The network of roads and highways is very well developed in Holland. If traveling in a rental car or travel-van, be aware there is usually a toll for thoroughfares. Practical, fast and comfortable, the train is one of the best ways of getting about in Holland. Ticket prices vary according to the level of comfort. Please note that bus connections are often slower and more complicated, when covering long distances, than train connections. Taxis are prevalent in all urban areas.
The 'Strippen Card' is valid throughout the country for travel on buses, trams and subways. It is also valid on trains that travel within the city boundaries of Amsterdam, Rotterdam, Utrecht and The Hague / Zoetermeer. Holland has been divided into transportation zones with set tariffs. To travel one zone you have to pay two 'strips'. You pay an extra 'strip' for each subsequent zone. Within the same zone, you may change within a time limit mentioned on the back of the card. You can buy 'Strippen Cards' at railway stations, in post offices, department stores and tobacconists. You can also buy it on the tram or bus, but the price is quite a bit higher. If you visit Amsterdam, Rotterdam or The Hague for just one day, your best bet is a one-day travel card. This is valid on all public transportation.
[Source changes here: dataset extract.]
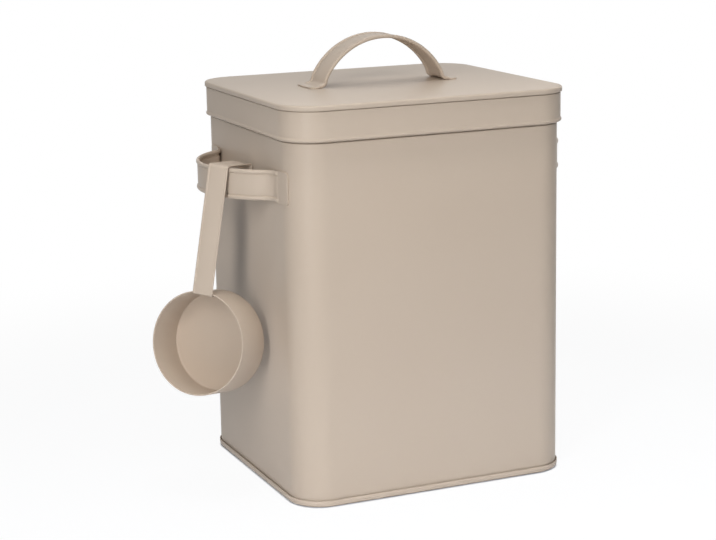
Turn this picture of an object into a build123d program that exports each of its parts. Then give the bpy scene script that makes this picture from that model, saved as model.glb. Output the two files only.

Day tickets are available from tram and bus drivers and at subway stations.
For police assistance, fire or ambulance emergencies, dial 112 anywhere in the country.
Tourists covered by health insurance in their home country (with the exception of private patients) have the right to medical assistance in Holland in accordance with the Dutch health service, provided: care cannot be delayed until the patient returns to his/her country; an international insurance form or copy thereof is submitted to the doctor, chemist or hospital. It is important that the treatment costs be settled directly between the doctor, chemist or hospital involved and the foreign department of the ANOZ Health Service, based in Utrecht. For this reason, it is advisable to make several copies of your insurance policy before traveling. If the need arises, you will have a copy of the policy handy to prevent having to pay on the spot. Holland has reciprocal agreements with all EU countries and Morocco, Yugoslavia, Cape Verde, Tunisia, Turkey and Sweden. Tourists from a country with which Holland does not have an international agreement are urged to take out travel insurance before departure. Ifyou use medication, be sure to note the generic name of we recommend you pack a prescription in Latin.
The standard of health care is very high, with an unusually high proportion of national income devoted to public health. Certain medications may be brought into Holland provided you have a doctor's prescription.
For the record, trafficking in (importing or exporting), selling, producing and processing either hard or soft drugs are offences in Holland. The possession of soft drugs for personal use (up to 30 grams) is a summary, non-indictable offence. Coffee shops can sell soft drugs without being prosecuted, providing they observe strict rules. The aim of this policy is to prevent users of soft drugs from becoming marginalised and prevent users of soft drugs from being exposed to more harmful drugs.